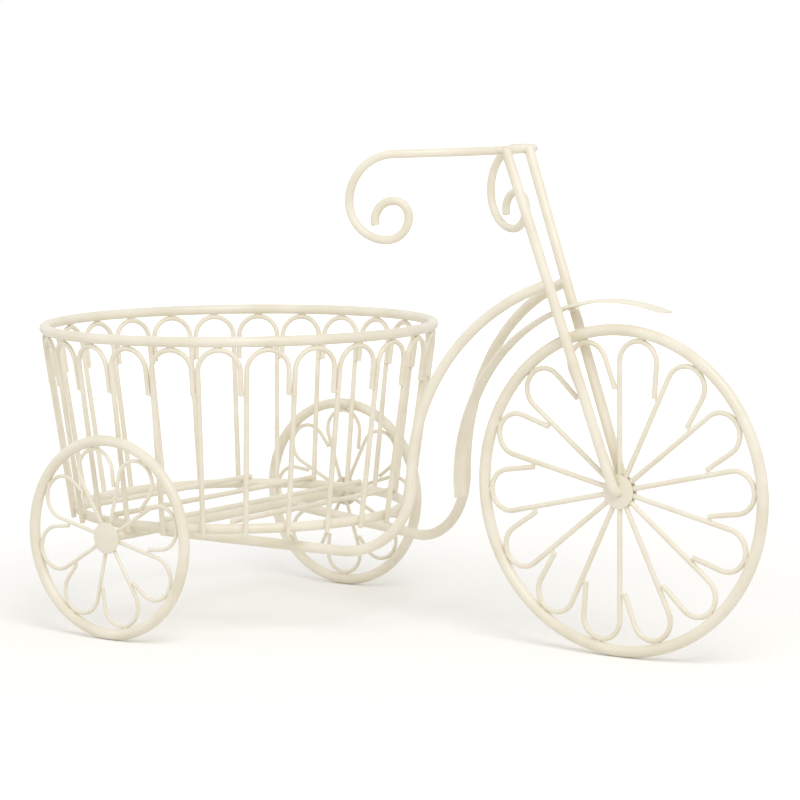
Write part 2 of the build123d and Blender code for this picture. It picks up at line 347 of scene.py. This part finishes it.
# Mudguard: a crowned strip with paint-rounded edges and a round front end
guard = {
    "radius": 149.5 * mm,
    "halfWidth": 8.3 * mm,
    "sheet": 1.6 * mm,
    "crown": 2 * mm,
    "front": math.radians(71),
    "rear": math.radians(186),
    "setback": 3 * mm,
    "rows": 110,
    "across": 14,
    "frontCrowding": 1.6,  # above 1, rows lie closer together towards the round front end
    "edgeCrowding": 0.8,  # below 1, points lie closer together towards the long edges
    "edgeSquareness": 14,  # how late the sheet thins to its rounded edge
    "nose": 0.05 * mm,  # how far the first row lies behind the very tip
    "mergeGap": 0.002 * mm,
}


# One closed outline of the strip, from the left edge over the top and back underneath
def guardOutline(halfWidth):
    outline = []
    for face in (1, -1):
        for k in range(guard["across"] + 1):
            share = (1 - 2 * k / guard["across"]) * face
            softened = math.copysign(math.sin(abs(share) * math.pi / 2) ** guard["edgeCrowding"], share)
            edge = math.sqrt(max(0.0, 1 - abs(softened) ** guard["edgeSquareness"]))
            drop = guard["crown"] * (softened * halfWidth / guard["halfWidth"]) ** 2
            outline.append((softened * halfWidth, -drop + face * guard["sheet"] / 2 * edge))
    return outline


mesh = bmesh.new()
guardCentre = frontHub - alongX * guard["setback"]
middleRadius = guard["radius"] - guard["sheet"] / 2
rows = []
for row in range(guard["rows"] + 1):
    share = (1 - row / guard["rows"]) ** guard["frontCrowding"]
    angle = guard["front"] + (guard["rear"] - guard["front"]) * share
    left = (angle - guard["front"]) * guard["radius"] + guard["nose"]
    halfWidth = guard["halfWidth"]
    if left < halfWidth:
        halfWidth = math.sqrt(halfWidth**2 - (halfWidth - left) ** 2)
    outward = Vector((math.cos(angle), 0, math.sin(angle)))
    places = [outward * (middleRadius + high) + alongY * wide for wide, high in guardOutline(halfWidth)]
    rows.append([mesh.verts.new(guardCentre + place) for place in places])
addSkin(mesh, rows)
mesh.faces.new(rows[0])
mesh.faces.new(rows[-1])
bmesh.ops.remove_doubles(mesh, verts=mesh.verts, dist=guard["mergeGap"])
addPiece("rolled_mudguard", mesh, "stand", ["mudguard"])

# Rear wheel petals: each a thin wire with a spoke, a round tip on the rim and a leg to the next spoke
petal = {
    "thickness": 3.2 * mm,
    "rimInside": 74.2 * mm,
    "count": 8,
    "radius": 17.5 * mm,
    "reach": 42 * mm,
    "root": 7.9 * mm,
    "gap": 0.1 * mm,
    "phase": {"left": math.radians(18), "right": math.radians(31.5)},
}
pitch = math.tau / petal["count"]
radius = petal["radius"]
step = petal["thickness"] + petal["gap"]
tipDistance = petal["rimInside"] - petal["gap"] - petal["thickness"] / 2 - radius
tipX = math.sqrt(tipDistance**2 - radius**2)
legX = petal["reach"] * math.cos(pitch) + step * math.sin(pitch)
legY = petal["reach"] * math.sin(pitch) - step * math.cos(pitch)
toLeg = math.hypot(legX - tipX, legY - radius)
tipEnd = math.atan2(legY - radius, legX - tipX) - math.acos(radius / toLeg)
for side, centre in rearHubs.items():
    mesh = bmesh.new()
    for number in range(petal["count"]):
        turn = petal["phase"][side] + number * pitch
        out = Vector((math.cos(turn), 0, math.sin(turn)))
        around = Vector((math.sin(turn), 0, -math.cos(turn)))
        line = [centre + out * petal["root"]]
        line += arc(centre + out * tipX + around * radius, out, around, radius, -math.pi / 2, tipEnd)
        line.append(centre + out * legX + around * legY)
        addBar(mesh, line, petal["thickness"] / 2)
    addPiece(f"thin_petals_{side}", mesh, f"rear_wheel_{side}", [f"rear_wheel_{side}_petals"])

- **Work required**
Return every line exactly.

- **Written solution**
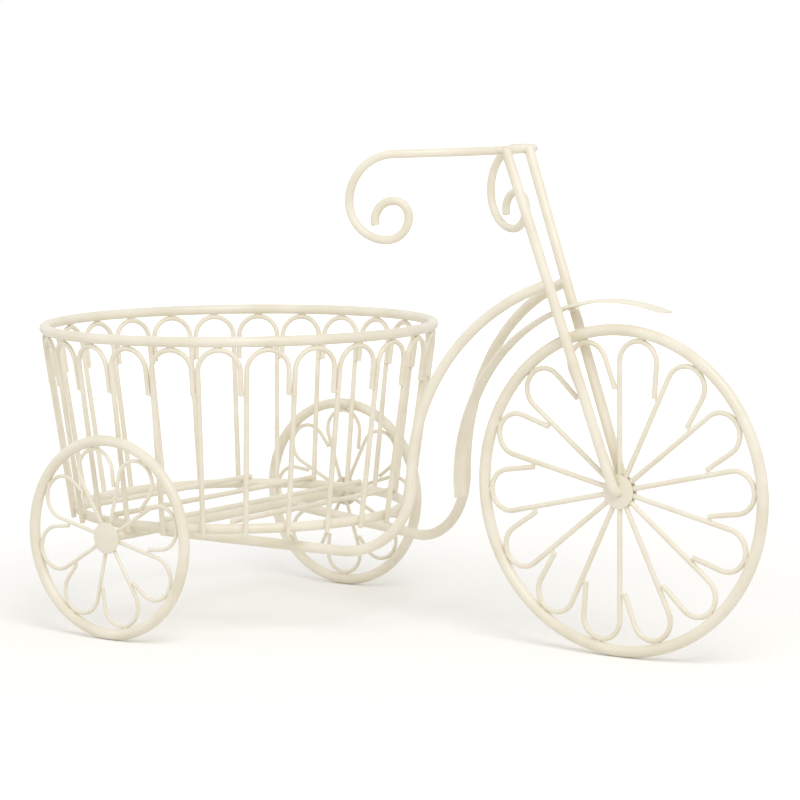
Write part 2 of the build123d and Blender code for this picture. It picks up at line 347 of scene.py. This part finishes it.
# Mudguard: a crowned strip with paint-rounded edges and a round front end
guard = {
    "radius": 149.5 * mm,
    "halfWidth": 8.3 * mm,
    "sheet": 1.6 * mm,
    "crown": 2 * mm,
    "front": math.radians(71),
    "rear": math.radians(186),
    "setback": 3 * mm,
    "rows": 110,
    "across": 14,
    "frontCrowding": 1.6,  # above 1, rows lie closer together towards the round front end
    "edgeCrowding": 0.8,  # below 1, points lie closer together towards the long edges
    "edgeSquareness": 14,  # how late the sheet thins to its rounded edge
    "nose": 0.05 * mm,  # how far the first row lies behind the very tip
    "mergeGap": 0.002 * mm,
}


# One closed outline of the strip, from the left edge over the top and back underneath
def guardOutline(halfWidth):
    outline = []
    for face in (1, -1):
        for k in range(guard["across"] + 1):
            share = (1 - 2 * k / guard["across"]) * face
            softened = math.copysign(math.sin(abs(share) * math.pi / 2) ** guard["edgeCrowding"], share)
            edge = math.sqrt(max(0.0, 1 - abs(softened) ** guard["edgeSquareness"]))
            drop = guard["crown"] * (softened * halfWidth / guard["halfWidth"]) ** 2
            outline.append((softened * halfWidth, -drop + face * guard["sheet"] / 2 * edge))
    return outline


mesh = bmesh.new()
guardCentre = frontHub - alongX * guard["setback"]
middleRadius = guard["radius"] - guard["sheet"] / 2
rows = []
for row in range(guard["rows"] + 1):
    share = (1 - row / guard["rows"]) ** guard["frontCrowding"]
    angle = guard["front"] + (guard["rear"] - guard["front"]) * share
    left = (angle - guard["front"]) * guard["radius"] + guard["nose"]
    halfWidth = guard["halfWidth"]
    if left < halfWidth:
        halfWidth = math.sqrt(halfWidth**2 - (halfWidth - left) ** 2)
    outward = Vector((math.cos(angle), 0, math.sin(angle)))
    places = [outward * (middleRadius + high) + alongY * wide for wide, high in guardOutline(halfWidth)]
    rows.append([mesh.verts.new(guardCentre + place) for place in places])
addSkin(mesh, rows)
mesh.faces.new(rows[0])
mesh.faces.new(rows[-1])
bmesh.ops.remove_doubles(mesh, verts=mesh.verts, dist=guard["mergeGap"])
addPiece("rolled_mudguard", mesh, "stand", ["mudguard"])

# Rear wheel petals: each a thin wire with a spoke, a round tip on the rim and a leg to the next spoke
petal = {
    "thickness": 3.2 * mm,
    "rimInside": 74.2 * mm,
    "count": 8,
    "radius": 17.5 * mm,
    "reach": 42 * mm,
    "root": 7.9 * mm,
    "gap": 0.1 * mm,
    "phase": {"left": math.radians(18), "right": math.radians(31.5)},
}
pitch = math.tau / petal["count"]
radius = petal["radius"]
step = petal["thickness"] + petal["gap"]
tipDistance = petal["rimInside"] - petal["gap"] - petal["thickness"] / 2 - radius
tipX = math.sqrt(tipDistance**2 - radius**2)
legX = petal["reach"] * math.cos(pitch) + step * math.sin(pitch)
legY = petal["reach"] * math.sin(pitch) - step * math.cos(pitch)
toLeg = math.hypot(legX - tipX, legY - radius)
tipEnd = math.atan2(legY - radius, legX - tipX) - math.acos(radius / toLeg)
for side, centre in rearHubs.items():
    mesh = bmesh.new()
    for number in range(petal["count"]):
        turn = petal["phase"][side] + number * pitch
        out = Vector((math.cos(turn), 0, math.sin(turn)))
        around = Vector((math.sin(turn), 0, -math.cos(turn)))
        line = [centre + out * petal["root"]]
        line += arc(centre + out * tipX + around * radius, out, around, radius, -math.pi / 2, tipEnd)
        line.append(centre + out * legX + around * legY)
        addBar(mesh, line, petal["thickness"] / 2)
    addPiece(f"thin_petals_{side}", mesh, f"rear_wheel_{side}", [f"rear_wheel_{side}_petals"])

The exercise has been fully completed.